Experts question whether costly Liberal plan will give expected economic boost

OTTAWA – The Liberal government is planning to pile on more than $100 billion in public debt over the coming years as part of an ambitious strategy it hopes will revive economic growth over the long haul.

However, the blueprint tabled Tuesday has no firm timetable on when the deficits will end — and the return to balance is now poised to be sometime beyond the next election.

The document predicts big spending on investments like infrastructure will boost the country’s real gross domestic product by 0.5 per cent this year and one per cent in 2017-18.

To help get it there, the government is brazenly shattering its election promise to run “modest deficits” of no more than $10 billion before balancing the public books in four years.

Now, even five years looks like a reach — and that’s before the Liberals deal with billions in electoral promises that failed to make the cut in this budget.

The budget has opened spending floodgates that will lead the country to projected shortfalls of $29.4 billion this year, $29 billion in 2017-18, $22.8 billion in 2018-19, $17.7 billion in 2019-20 and $14.3 billion in 2020-21.

Program spending will rise by an average of 6.3 per cent in the next two years, compared to annual average increases of just 0.4 per cent between 2011 and 2015 under the Conservative government, according to Scotiabank economist Mary Webb.

Finance Minister Bill Morneau tried to reassure Canadians that the deficits are part of the plan to give Canada “a growth rate that’s going to put us in a continually strong fiscal position.”

If that higher growth kicks in a little early, Morneau said, it’s even possible the books could be balanced in five years.

“We’re going to get ourselves to a balanced budget — it’ll take a few years, but we’ll get there through strong investments,” Morneau told a news conference before tabling the budget in the House of Commons.

At the same time, Morneau made it clear how badly his government is relying on that growth to materialize soon, if only to make good on outstanding election promises such as the commitment to spend billions more on home-care health services.

“Over the long term … we’re starting today with investments — investments that are going to make a real difference,” said Morneau, who maintained that $1 in infrastructure spending will create more than $1 in economic activity.

As expected, the government numbers also include a hefty contingency cushion of $6 billion, which could ultimately help the Liberals beat the low fiscal expectations.

Experts, however, were skeptical that Ottawa’s plan to stimulate the economy will have the desired effect on growth.

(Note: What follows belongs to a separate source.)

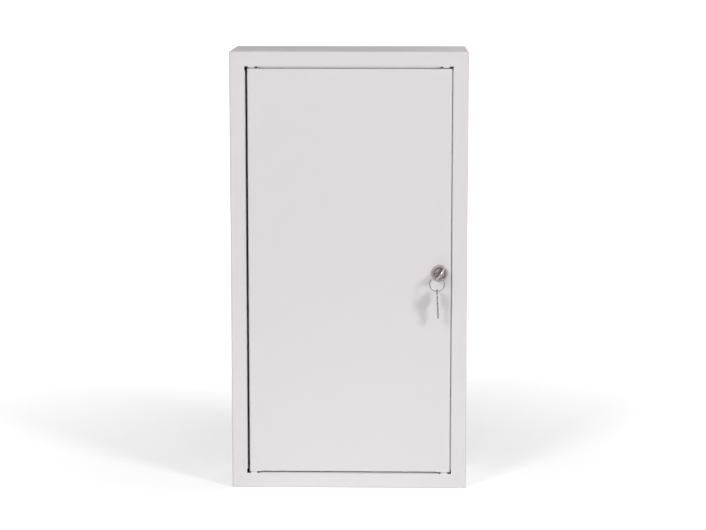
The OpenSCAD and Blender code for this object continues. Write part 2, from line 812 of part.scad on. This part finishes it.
// A key in the XY plane's sense: its length runs along Y with the blade towards
// +Y, its bow is as wide as Z and its hole is near the bow's end
module key_solid() {
    cuts = [3, 5.6, 8.2, 10.8, 13.4];
    depths = [0.7, 1.1, 0.5, 0.9, 0.6];
    bow_mid = shoulder - bow_l + bow_r;
    difference() {
        union() {
            translate([-key_t / 2, bow_mid, 0]) rotate([0, 90, 0]) cylinder(h = key_t, r = bow_r);
            translate([-key_t / 2, bow_mid, -bow_neck_w / 2])
                cube([key_t, shoulder - bow_mid, bow_neck_w]);
            translate([-key_t / 2, 0, 0]) rotate([90, 0, 90]) linear_extrude(key_t)
                polygon([[shoulder - 1, -blade_w / 2], [shoulder + blade_l - 1.6, -blade_w / 2],
                         [shoulder + blade_l, -blade_w / 4], [shoulder + blade_l, blade_w / 4],
                         [shoulder + blade_l - 1.6, blade_w / 2], [shoulder - 1, blade_w / 2]]);
        }
        translate([-key_t, hole_depth - bow_hole_r, -bow_hole_half + bow_hole_r])
            cube([2 * key_t, 2 * bow_hole_r, 2 * (bow_hole_half - bow_hole_r)]);
        for (side = [-1, 1])
            translate([-key_t, hole_depth, side * (bow_hole_half - bow_hole_r)])
                rotate([0, 90, 0]) cylinder(h = 2 * key_t, r = bow_hole_r);
        for (i = [0:len(cuts) - 1], side = [0, 1]) mirror([0, 0, side])
            translate([-key_t, shoulder + cuts[i] * blade_l / 17.5, blade_w / 2 - depths[i]])
                cube([2 * key_t, 1.4, 2]);
        for (side = [0, 1]) mirror([side, 0, 0])
            translate([key_t / 2 - 0.4, shoulder + 1, -1]) cube([1, blade_l, 1.4]);
    }
}

module lock_key() {
    color(chrome) at_lock() rotate([0, key_angle, 0]) key_solid();
}

module key_ring() {
    color(chrome) translate([ring_mid[0], ring_y, ring_mid[1]]) difference() {
        rotate([90, 0, 0]) rotate_extrude() translate([ring_r, 0]) circle(ring_wire_r);
        translate([ring_r - 2 * ring_wire_r, -2 * ring_wire_r, 0])
            cube([4 * ring_wire_r, 4 * ring_wire_r, ring_gap]);
    }
}

module spare_key() {
    color(chrome) translate([ring_pivot[0], ring_y, spare_hole_z]) rotate([0, -hang_tilt, 0])
        rotate([-90, 0, 0]) translate([0, -hole_depth, 0]) key_solid();
}

// ---------- one line for each node ----------

body_shell();
back_panel();
rim(0, open_x, rim_hinge_x, rim_side_span);  // rim_left
rim(180, open_x, rim_lock_x, rim_side_span);  // rim_right
rim(90, open_z, rim_top_z, rim_end_span);  // rim_top
rim(-90, open_z, rim_bottom_z, rim_end_span);  // rim_bottom
door_stops();
weld_studs();
upright(-1);  // upright_left
upright(1);  // upright_right
upright_nuts();
din_rail(2);  // din_rail_top
din_rail(1);  // din_rail_middle
din_rail(0);  // din_rail_bottom
rail_screws();
bar_carrier(1);  // bar_carrier_top
bar_carrier(-1);  // bar_carrier_bottom
carrier_screws();
terminal_bar(1);  // neutral_bar
terminal_bar_screws(1);  // neutral_bar_screws
terminal_bar_feet(1, neutral_blue);  // neutral_bar_feet
terminal_bar(-1);  // earth_bar
terminal_bar_screws(-1);  // earth_bar_screws
terminal_bar_feet(-1, earth_green);  // earth_bar_feet
body_earth_nut();
cover_pillars();
cover_plate();
cover_screws();
door_buffers();
door_panel();
hung() hinge_bracket();  // hinge_bracket_upper
hung() mirror([0, 0, 1]) hinge_bracket();  // hinge_bracket_lower
hung() hinge_pin();  // hinge_pin_upper
hung() mirror([0, 0, 1]) hinge_pin();  // hinge_pin_lower
hinge_clips();
hinge_washers();
lock_body();
lock_nut();
door_earth_stud();
door_earth_nut();
lock_plug();
lock_cam();
cam_washer();
cam_screw();
lock_key();
key_ring();
spare_key();
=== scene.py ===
"""Looks, light and camera for the steel wall enclosure. Lengths are in metres."""
import json
import math

import bpy
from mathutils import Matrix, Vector

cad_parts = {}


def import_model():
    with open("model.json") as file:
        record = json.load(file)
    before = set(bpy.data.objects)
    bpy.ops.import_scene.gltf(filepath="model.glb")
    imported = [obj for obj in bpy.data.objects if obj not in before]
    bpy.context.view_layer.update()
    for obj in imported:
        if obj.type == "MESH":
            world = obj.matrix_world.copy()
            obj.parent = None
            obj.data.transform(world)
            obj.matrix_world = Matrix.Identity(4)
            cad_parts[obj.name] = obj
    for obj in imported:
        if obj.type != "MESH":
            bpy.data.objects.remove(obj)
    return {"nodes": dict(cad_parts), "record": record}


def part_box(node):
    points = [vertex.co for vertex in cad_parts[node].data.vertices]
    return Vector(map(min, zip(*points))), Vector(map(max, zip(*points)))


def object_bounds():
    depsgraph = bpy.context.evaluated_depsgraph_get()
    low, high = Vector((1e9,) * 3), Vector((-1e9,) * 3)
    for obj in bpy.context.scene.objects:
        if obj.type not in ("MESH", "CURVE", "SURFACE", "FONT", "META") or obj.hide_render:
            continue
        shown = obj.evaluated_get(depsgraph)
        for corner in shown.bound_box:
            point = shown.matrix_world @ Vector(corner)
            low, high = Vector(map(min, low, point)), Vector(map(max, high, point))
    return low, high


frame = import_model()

CAD_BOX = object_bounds()
MM = 0.001
NODES = frame["nodes"]
RECORD = frame["record"]
SLOT_OF = {part["node"]: part["material_slot"] for part in RECORD["subparts"]}


# ---------- small helpers for node trees ----------

class Look:
    """A material and the shorthand that builds its nodes."""

    def __init__(self, name, color, roughness, metallic=0.0, **sockets):
        self.mat = bpy.data.materials.new(name)
        self.mat.use_nodes = True
        self.tree = self.mat.node_tree
        self.shader = self.tree.nodes["Principled BSDF"]
        self.set("Base Color", (*color, 1.0))
        self.set("Roughness", roughness)
        self.set("Metallic", metallic)
        for socket, value in sockets.items():
            self.set(socket.replace("_", " "), value)
        self.color = color
        self.roughness = roughness
        self.place = self.add("ShaderNodeTexCoord").outputs["Object"]
        self.normal = None

    def add(self, kind, **inputs):
        node = self.tree.nodes.new(kind)
        for name, value in inputs.items():
            self.plug(node.inputs[name.replace("_", " ")], value)
        return node

    def plug(self, socket, value):
        if isinstance(value, bpy.types.NodeSocket):
            self.tree.links.new(value, socket)
        else:
            socket.default_value = value

    def set(self, socket, value):
        self.plug(self.shader.inputs[socket], value)

    def moved(self, shift=(0, 0, 0), stretch=(1, 1, 1)):
        """Coordinates measured from the point shift and scaled by stretch."""
        node = self.add("ShaderNodeMapping", Vector=self.place)
        node.inputs["Scale"].default_value = stretch
        node.inputs["Location"].default_value = [-s * k for s, k in zip(shift, stretch)]
        return node.outputs["Vector"]

    def noise(self, size, detail=2.0, rough=0.5, stretch=(1, 1, 1)):
        """Noise from 0 to 1 whose lumps are about size across."""
        where = self.place if stretch == (1, 1, 1) else self.moved(stretch=stretch)
        node = self.add("ShaderNodeTexNoise", Vector=where, Scale=1.0 / size, Detail=detail,
                        Roughness=rough)
        return node.outputs["Fac"]

    def remap(self, value, low, high, start=0.0, end=1.0):
        node = self.add("ShaderNodeMapRange", Value=value)
        for name, number in (("From Min", start), ("From Max", end), ("To Min", low), ("To Max", high)):
            node.inputs[name].default_value = number
        return node.outputs["Result"]

    def blend(self, factor, a, b):
        """A colour between a at factor 0 and b at factor 1."""
        node = self.tree.nodes.new("ShaderNodeMix")
        node.data_type = "RGBA"
        self.plug(node.inputs["Factor"], factor)
        self.plug(node.inputs[6], a if isinstance(a, bpy.types.NodeSocket) else (*a, 1.0))
        self.plug(node.inputs[7], b if isinstance(b, bpy.types.NodeSocket) else (*b, 1.0))
        return node.outputs[2]

    def blend_values(self, factor, a, b):
        """A number between a at factor 0 and b at factor 1."""
        node = self.tree.nodes.new("ShaderNodeMix")
        for socket, value in zip(node.inputs, (factor, None, a, b)):
            if value is not None:
                self.plug(socket, value)
        return node.outputs[0]

    def math(self, operation, a, b=0.0):
        node = self.tree.nodes.new("ShaderNodeMath")
        node.operation = operation
        self.plug(node.inputs[0], a)
        self.plug(node.inputs[1], b)
        return node.outputs[0]

    def soft_edges(self, radius):
        """Rounds sharp edges in the shading and returns a mask that is 1 on them."""
        bevel = self.add("ShaderNodeBevel", Radius=radius)
        bevel.samples = 4
        self.normal = bevel.outputs["Normal"]
        flat = self.add("ShaderNodeNewGeometry").outputs["Normal"]
        dot = self.tree.nodes.new("ShaderNodeVectorMath")
        dot.operation = "DOT_PRODUCT"
        self.tree.links.new(self.normal, dot.inputs[0])
        self.tree.links.new(flat, dot.inputs[1])
        return self.remap(dot.outputs["Value"], 1.0, 0.0, start=0.75, end=0.995)

    def bump(self, height, depth, strength=1.0):
        """Adds relief of that depth to whatever relief there is."""
        node = self.add("ShaderNodeBump", Height=height, Strength=strength, Distance=depth)
        if self.normal is not None:
            self.tree.links.new(self.normal, node.inputs["Normal"])
        self.normal = node.outputs["Normal"]

    def done(self):
        if self.normal is not None:
            self.set("Normal", self.normal)
        return self.mat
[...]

“It looks like a bit of a stretch,” said Jean-Francois Perrault, Scotiabank’s chief economist and a former senior Finance Department official under Morneau.

Perrault, who was assistant deputy minister of economic and fiscal policy until the end of 2015, credited the government’s decision to put more cash in the pockets of lower-income earners through changes to the federal child benefit plan. That demographic is more likely to spend the money, he said.

Over the longer term, the government’s pledge to launch transformative infrastructure projects could generate a significant positive impact on the economy, Perrault added.

But the bulk of the Liberal infrastructure plan is only set to kick in after 2019 election year.

Craig Alexander of the C.D. Howe Institute think tank, said he believes the government investments in areas like infrastructure will help the economy — but probably not as much as Ottawa expects.

Alexander expects the investments to only boost real GDP growth over the next two years by about 0.2 or 0.3 per cent.

“The real problem is the fact that the government doesn’t have the money to pay for all the new initiatives,” said Alexander, referring to the string of projected deficits.

“The cautionary note is the fact that once you’re running deficits it’s very easy for them to run larger than you anticipate.”

*The Liberal plan will raise public debt by more than $110 billion between 2015-16 and 2020-21, he added.

The budget confirmed that government is on track to break their three major fiscal targets that helped them win the October election.

The Liberals vowed to balance the books by 2019-20 — a promise Prime Minister Justin Trudeau insisted in December was “very” cast in stone.

They also vowed to lower the country’s net debt-to-GDP ratio in each year of their mandate to 27 per cent. The ratio, also known as the debt burden, represents a government’s capacity to pay back debt.

On Tuesday, Morneau said the government would only lower the ratio over the course of the mandate. It is not projected to fall to 27 per cent.

During the campaign, Trudeau also pledged to respect a $10-billion upper limit for annual deficits unless the economic situation got “radically worse.”

The economy dipped in the first few months that followed the election, but recent data suggest overall conditions have improved since the start of 2016.

The opposition Conservatives have repeatedly criticized the government for planning to drive Canadians deeper into debt, even though the country is not in recession. The Tories insist they left the Liberals with a surplus in 2015-16, but Tuesday’s budget says the final figure will be a $5.4-billion shortfall.